RRAPTOR is a robocall surveillance platform that captures thousands of robocalls daily. It analyzes and…
This Is Not Effective Robocall Mitigation
Earlier this month, USTelecom’s Industry Traceback Group, alongside the Communications Fraud Control Association, hosted a panel discussion featuring enforcers from the FCC, the FTC, and the Indiana and Vermont Attorney General’s offices. The video is here. Each of these agencies has brought actions against Voice Service Providers for facilitating illegal robocalling.
Most, if not all, states have laws in which providers can become ensnared. The FTC has a specific section in its Telemarketing Sales Rule (see here) pertaining to “provid[ing] substantial assistance or support to a seller or telemarketer.”
The FCC has numerous rules, including 47 CFR § 64.1200(n)(3): A voice service provider must Take affirmative, effective measures to prevent new and renewing customers from using its network to originate illegal calls, including knowing its customers and exercising due diligence in ensuring that its services are not used to originate illegal traffic.
In this context, the definition of “voice service provider” includes intermediate providers. Note that the rule specifically says “using” and “used” – meaning that this rule can be read to include not just the Originating Provider, but any provider involved. That encompasses providers downstream from the originator, as well as providers of telephone numbers. (If the FCC intended to limit (n)(3) to just the originating provider, they presumably would have said “customers from originating illegal calls on its network” and “ensuring that it does not originate illegal traffic.”)

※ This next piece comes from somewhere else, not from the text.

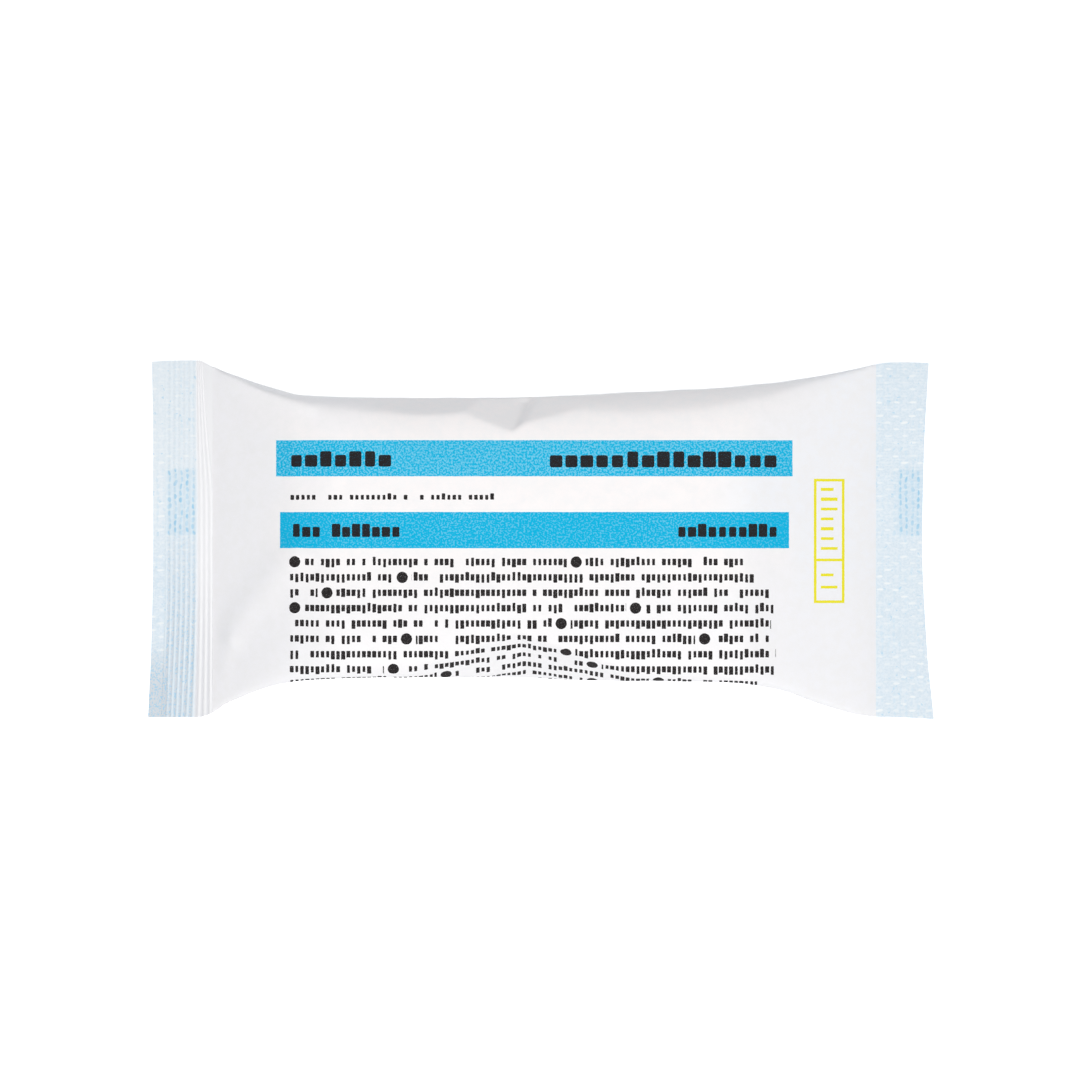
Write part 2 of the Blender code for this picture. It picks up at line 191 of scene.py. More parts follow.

What does “affirmative, effective measures” mean? We’ve discovered some popular misconceptions and present this partial list of what it does NOT mean:
- Accepting traffic only from providers that are registered in both the FCC’s 499A Filer Database and Robocall Mitigation Database. Anybody can register in these databases with a few keystrokes and mouse-clicks. There is no vetting of these registrations. Perpetrators of fraud are fundamentally lawbreakers, and they think nothing of lying on the filing forms for these databases. NOT EFFECTIVE.
- Accpeting calls only from domestic customers. Foreign robocallers are adept at registering as a USA corporation or LLC and obtaining a USA address and even a tax ID. Plus many illegal robocalls start right here at home. NOT EFFECTIVE.
- Blocking calls from invalid, unassigned, wireless, toll-free, or any other ANI category. Callers can change their ANI selection algorithm in minutes. As they become aware that a certain ANI or set of ANIs are blocked, they simply move to something else. NOT EFFECTIVE.
- Blocking calls from ANIs on a Do-Not-Originate list. The caller ceases using the blocked ANIs and finds others, as above. NOT EFFECTIVE.
- Blocking calls where the first 3, 4, 5 or 6 digits of the ANI match the called number – or all 10 digits match. Again, the caller will just pick a different ANI. NOT EFFECTIVE.
- Blocking ANIs associated with specific tracebacks. Once more, the caller moves on to another ANI. NOT EFFECTIVE.
- Responding to every traceback request. Responding to a traceback is important, but it is a REACTIVE measure, NOT AFFIRMATIVE. When a provider gets a traceback request, it says that whatever robocall mitigation measures are in place, they are NOT EFFECTIVE.
- Signing every call with STIR/SHAKEN. Signing an illegal call does nothing to stop it. STIR/SHAKEN proponents have long acknowledged that the technology is not a robocall mitigation solution; it is one tool among many. NOT EFFECTIVE.
Some of the steps above may be worth doing, but even all of them in combination do not comprise an affirmative, effective set of robocall mitigation measures. Several of them will result in blocking of legitimate calls (assuming some of the traffic is in fact legitimate). If you are not using call metrics on a customer-by-customer basis to ensure all calls are conversational, you are leaving yourself open to illegal robocalling. Non-conversational traffic needs special handling, including only allowing specific, pre-arranged ANIs and deploying on-going monitoring with rapid takedown of any source of non-compliant traffic. Screening on a call-by-call basis is NOT EFFECTIVE.